Karena hal itu juga, Taufiq kemudian memilih studi di Jurusan Ilahiyat. Jurusan ini belajar mengenai ilmu dasar pada aspek agama. Baik itu hadits, tafsir, sejarah Islam, fikih, dan lain-lain. Harapan Taufiq, dengan belajar Jurusan Ilahiyat sekurang-kurangnya ia ketika lulus menguasai 4 bahasa; Arab, Turki, Inggris, Indonesia
Banyak hal baru dan menyenangkan bagi pemuda ini, salah satunya karena sekelas dengan orang-orang yang heterogen. Ada yang dari Arab, Mesir, Yaman, Afghanistan, Kazakstan, Maroko, Uzbekistan, Thailand, Malaysia, Mali, Zimbabwe, dan banyak lagi mahasiswa dari negara-negara di Benua Afrika. “
Beberapa culture shock juga dialami Taufiq. “Sesampainya di sini, saya agak kurang cocok dengan bumbu dan makanan pokok di sini. Namun Alhamdulillah di sini saya juga bertemu dengan orang-orang Turki yang baik, yang sering membantu dalam setiap masalah baik itu masalah keuangan dan sosial,” papar Taufiq membagikan pengalamannya.
“Waktu solat Jumat, saking banyaknya jamaah, saf solat bisa mencapai jalan dan toko penduduk. Tapi juga banyak orang yang minum teh dan makan di samping orang-orang yang solat tersebut. Ketika Ramadhan pun, suatu hal yang lumrah ketika ada orang yang makan dan minum di tempat umum. Hal ini membuat saya sedikit mengalami culture shock.”
Meski dengan motivasi dan keinginan yang kuat, pemuda kelahiran September 2003 ini mengaku juga harus menghadapi tantang dan keraguan untuk mendaftar kuliah di Turki. “Tantangan pertama adalah diri kita sendiri. Mulai dari niat, mental, kemampuan, dan lain-lain.” Entah itu karena banyaknya perbedaan antara kondisi luar negeri dengan di kampung halaman, serta ia yang sebelumnya tidak pernah tinggal terpisah dengan orangtua. Namun Taufiq kembali untuk mengukuhkan niatnya termasuk hingga saat ini. “Tentang motivasi saya cukup dengan mengingat keluarga saya dan semua nikmat dari Allah. Disaat saya mengingat itu semua saya akan berpikir 2 kali jika saya terus hidup dalam keadaan lalai,” ucap Taufiq.
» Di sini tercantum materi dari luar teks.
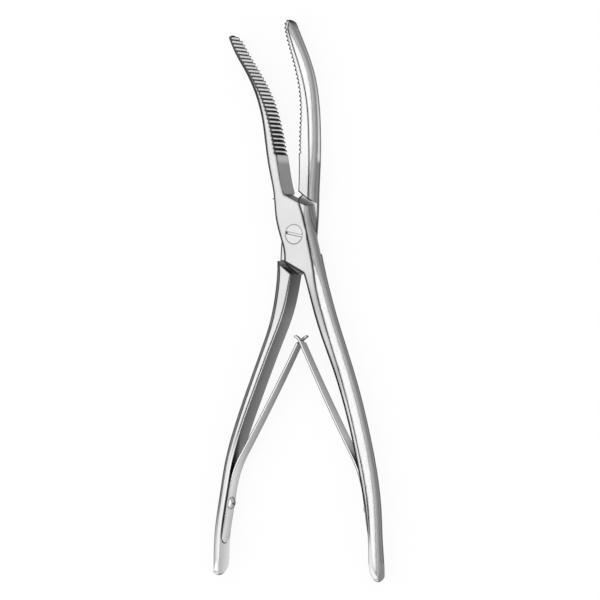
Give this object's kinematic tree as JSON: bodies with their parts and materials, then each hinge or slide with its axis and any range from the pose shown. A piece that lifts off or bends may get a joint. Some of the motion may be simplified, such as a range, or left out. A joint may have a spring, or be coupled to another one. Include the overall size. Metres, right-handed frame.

Tantangan yang kedua, izin dan persetujuan dari orangtua yang pada awalnya sangat sulit didapat. Ketiga, Taufiq menghadapi tantangan biaya. Persiapan untuk kuliah keluar negeri dengan biaya mandiri memang memerlukan banyak dana. “Tidak akan cukup dengan isi dompet pribadi seorang petani,” ujar Taufiq yang ayahnya seorang petani.
Taufiq tidak menggunakan beasiswa formal yang biasanya diberikan oleh lembaga dan instansi. Beasiswa formal tersebut biasanya didapatkan melalui persaingan yang cukup ketat. Namun diakui Taufiq, ia tetap bisa memperoleh beasiswa dalam bentuk pendanaan. “Alhamudulillah saya mendapatkan beasiswa umat, tidak ada satu rupiah pun ayah saya mengeluarkan uang untuk biaya persiapan keberangkatan,” syukur Taufiq.
Baik itu persiapan dan pendaftaran kuliah ke luar negeri serta bimbingan cara mendapatkan beasiswa umat, Taufiq peroleh di konsultan pendidikan luar negeri Halo Beasiswa. “Awalnya saya tahu dari teman, ada sebuah lembaga dari daerah saya yang membantu siswa untuk melanjutkan kuliahnya ke keluar negeri. Waktu itu saya belum tahu ternyata itu adalah Halo Beasiswa. Saya pun mencari tahu di media sosial.” Ia kemudian memutuskan untuk mendaftar dan mengikuti arahan dan bimbingan.
Selain mendapatkan bimbingan beasiswa umat, Taufiq juga memperoleh bimbingan bahasa Turki selama tiga minggu. Motivasi juga diberikan oleh para mentor di Halo Beasiswa “Jika mampu kuliah di dalam negeri, berarti juga mampu kuliah di luar negeri,” ujar Taufiq menirukan ucapan mentornya.
Pemuda yang bercita-cita menjadi dai dan sejarawan ini memberikan pesan kepada siswa kelas XII. “Semangat untuk semuanya. Kita semua punya impian. Setiap orang berbeda jalannya. Pilihlah jalan masing masing, dan bertanggung jawab terhadap pilihannya,” tutup Taufiq.